There’s a lot there and I think, as with anything that changes your life when you don’t expect it, there’s a lot to deal with. Sometimes I forget all the positives because I’m just having a down day, that’s all. I worried about writing tonight’s blog because I have had people in the past saying I think too much about my spine, that it takes over my life. Then I shook the thought off because of COURSE breaking your spine is going to have a huge impact on your life, it changes everything for at least the first year – two years after it happens. I no longer care about the ignorant or negative people who don’t try and understand or make throwaway comments because my spine and how I handle it is a part of my life. The good, the bad and the ugly.

Frustrations and Fitness

This year I finally got to a point with my depression that I could embrace some exercise to let off some steam. Now, I still can’t run and look like Phoebe from Friends when I try, so that’s nothing new. But I found riding and I found swimming, I could take control of one part of my body when another part was letting medown. I could only do so much with my mind, with the black cloud that wanted to suffocate me.

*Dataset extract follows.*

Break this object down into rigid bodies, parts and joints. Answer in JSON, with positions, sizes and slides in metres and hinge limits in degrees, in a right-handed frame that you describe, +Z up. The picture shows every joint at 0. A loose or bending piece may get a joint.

My plan for this summer was to swim a bit more, make my riding improve and right before the accident I was considering joining the gym…my arch nemesis. I’m not a gym bunny, I don’t enjoy running or exercise that doesn’t involve a horse or water. I just wanted to do something with my time and try and help me mentally and obviously now that’s been taken away. IMG_1855

Headed to the pool on one of my lows was a big relief

I can’t push my body the way I did, I can’t go on my long walks to clear my head or swim things off. I just sleep a lot and think, not always the best combo. It’s weird I never thought that I’d miss any fitness of any kind but I do. I want to go and see if I like the local gym, go back to the pool and getting on a horse has a while to go yet, just because of the risks with my spine.

I’m trying again to be positive, which is hard. I’m exhausted most of the time and just walking up the stairs can leave me a little breathless and struggling with pain. I’m going to have to try hard to slowly build up my fitness again once I’m recovered, so I’ll exercise my mind instead. I will probably document the build up too so you can all come along!

I have lots of ideas being scribbled, writers to work with so you shall all wait and see!

🙂

I’m afraid I’ll have to disagree…

It’s taken 4 weeks of my degree to decide that, just like music, I cannot study creative writing. I was so desperate to fall in love with my course and feel like I’m enhancing my abilities but I’m so disappointed. I love Kingston, I love the lecturers and they definitely have talent but I’m honestly bored. This week my task is to read all about Villanelles and Sestinas and then write one, yep I bet you’ve never heard of them either. I used to like poetry, reading it, writing it, studying it. I never in a million years thought I would miss it at A Level, but I do. We have to write a poem that has about 6 different rules in regards to structure, rhyme and god knows what else, this is one of my pet hates! I hate it when your restricted. To me poetry or writing in general is a form of expression! I’m not interested in this mathematical madness of line 3 relating to like 12 which must be another way of saying line 6 before repeating line 42.

I’m sighing as I read my assignments list because it just bores me to tears, well one side of it does anyway. I was chatting to some friends about it the other day and in regards to novel writing they think that I’m being too advanced for first year. I’ve started character bios, plot summaries, chapter summaries and writing every day a year ago. I thought that we were expect to come to uni like this but apparently a lot of people have never tried writing anything like this before. If I’m honest the whole thing makes me feel a little awkward. I’m not the best by any stretch of the imagination but at the same time I know what I want to write and where my strengths lie. I don’t fully regret taking Creative Writing, I think I just prefer studying English Literature at the moment. Second year should be a lot more fun and more of what I’m into, I’ve decided to Major in Literature because the modules (well the modules at the moment) just speak to me more and seem more interesting than the Creative Writing ones and the only one I got excited about is a core module anyway.

I don’t want to sound like I’m moaning and I’m hoping that I will enjoy the course more as the year goes on, it just isn’t want I expected it to be. I really just want to write something that matters to me, something that could matter to someone else, I just don’t think a huge poem is going to do the trick!